I don't need to tell you that the world is weary. And anybody who has been reading my posts here and on Facebook can figure out some of the reasons why I think the world is weary. There are, of course, plenty more. I don't need to start listing all the evils of the world, some of which you can agree with me about even if we disagree about others.

Those of us who are Christians and also "literary types" know of a certain kind of literature in which the characters have big epiphanies about the eternal import of their smallest actions. You might call this the Charles Williams trope. Williams has a scene where a woman is being annoying and a guard announcing the trains at a train station is entirely polite to her. Williams goes into rather purple rhapsodies about the eternal value of his two words, "Yes, lady." Similarly, in C.S. Lewis's That Hideous Strength, Mark Studdock is ordered to desecrate a crucifix. He's an agnostic, so the symbol means nothing to him, and he can't figure out why he's being told to do it. His wicked employer Frost tells him that they have found this to be necessary to the training of people in their organization. Studdock finally says, "It's all nonsense, and I'm damned if I'll do any such thing." Lewis, of course, means the reader to realize that Studdock's words have far more literal meaning than he intends. Like Caiaphas, we all sometimes speak prophecy without knowing it, and everything means more than we can possibly realize.
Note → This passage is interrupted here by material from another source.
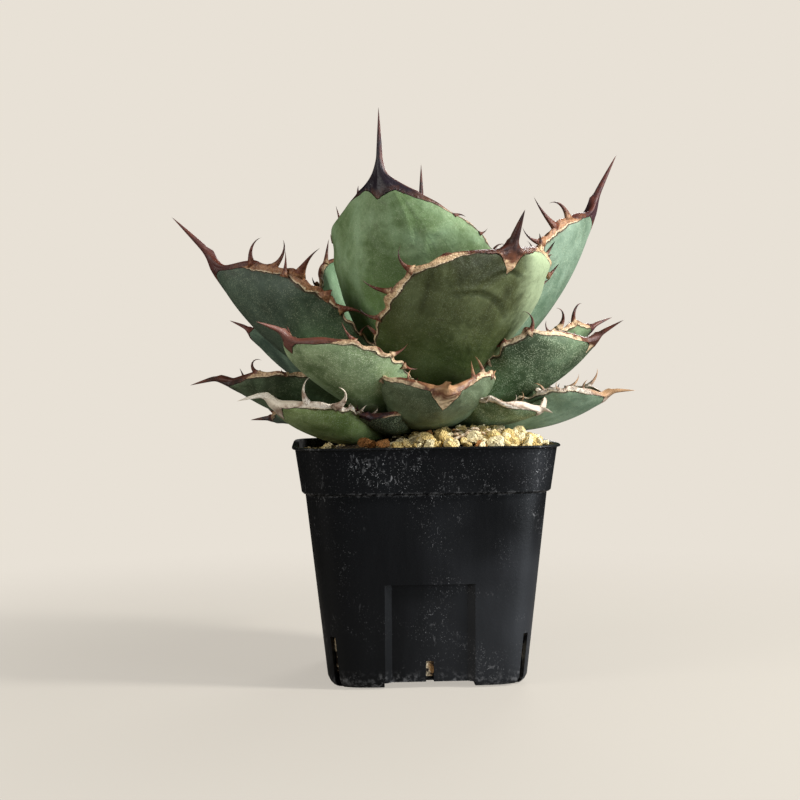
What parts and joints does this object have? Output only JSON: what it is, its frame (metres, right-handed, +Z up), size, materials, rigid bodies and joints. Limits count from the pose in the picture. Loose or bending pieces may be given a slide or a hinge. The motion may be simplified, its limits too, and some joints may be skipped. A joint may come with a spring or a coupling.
{
  "type": "potted agave",
  "caption": "Young agave rosette of thick, cupped, spine-tipped leaves with toothed margins, growing in a square black nursery pot topped with pumice gravel.",
  "frame": {"origin": "bottom centre of the whole object's box, on the surface that the pot stands on", "axes": "+Z up out of the pot; -Y towards the viewer, square to a flat side of the pot; +X to the viewer's right"},
  "size_m": [0.1876, 0.1544, 0.2219],
  "materials": {
    "pot_plastic": "black polypropylene, satin, scuffed, with pale mineral specks",
    "substrate": "damp peat and pumice potting mix",
    "pumice": "porous pale yellow-tan gravel, some grains orange-brown",
    "leaf_upper": "waxy grey-green leaf skin with brown corky margin and dark spines",
    "leaf_lower": "dark green leaf skin with fine pale speckle, tan corky margin and brown spines",
    "stem": "pale fibrous stem and roots",
    "dry_root": "dry papery brown"
  },
  "bodies": {
    "root": {"pot": "pot_plastic", "substrate": "substrate", "stem_with_roots": "stem", "leaf_01_centre_spear": "leaf_upper", "leaf_02_inner_back": "leaf_upper", "leaf_03_tall_front": "leaf_upper", "leaf_04_upper_right": "leaf_upper", "leaf_05_upper_left": "leaf_upper", "leaf_06_front_right": "leaf_upper", "leaf_07_upper_back": "leaf_upper", "leaf_08_front_left": "leaf_lower", "leaf_09_right": "leaf_lower", "leaf_10_back_left": "leaf_lower", "leaf_11_front": "leaf_lower", "leaf_12_back_right": "leaf_lower", "leaf_13_left": "leaf_lower", "leaf_14_front_right_low": "leaf_lower", "leaf_15_back": "leaf_lower", "leaf_16_small_front_left": "leaf_lower", "leaf_17_right_low": "leaf_lower", "leaf_18_back_left_low": "leaf_lower", "leaf_19_back_right_low": "leaf_lower", "leaf_20_front_left_low": "leaf_lower", "leaf_21_right_lowest": "leaf_lower", "dry_root_1": "dry_root", "dry_root_2": "dry_root", "pumice_01": "pumice", "pumice_02": "pumice", "pumice_03": "pumice", "pumice_04": "pumice", "pumice_05": "pumice", "pumice_06": "pumice", "pumice_07": "pumice", "pumice_08": "pumice", "pumice_09": "pumice", "pumice_10": "pumice", "pumice_11": "pumice", "pumice_12": "pumice", "pumice_13": "pumice", "pumice_14": "pumice", "gravel_bed": "pumice"}
  },
  "joints": []
}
But this creates a bit of a problem in its own right for imaginative types.

For if all the good things and all the bad things have vast, eternal meaning, what happens if there are more bad things going on in the world than good things? What right have I to comfort myself with the thought of that one smile exchanged between neighbors on the street (and perhaps now more than ever when it is almost a subversive act to let one's smile show when passing one's neighbor), that one eternal flower that blooms forever in the mind of God, the one evergreen act of courage, while not offsetting it with the thought of many acts of torture and destruction, the vast amounts of filth on the Internet, the souls hunted down, corrupted, and devoured, the suicides, the insane, the injustice? If they are also of infinite importance (and surely in one sense they are), who is to say which outweighs which in the eternal scales? What is the weight of my one little act of charity when there is so much bad in the world? And on this thought, the mind bows down, crushed with the weight of too much knowledge, the thought of too much darkness.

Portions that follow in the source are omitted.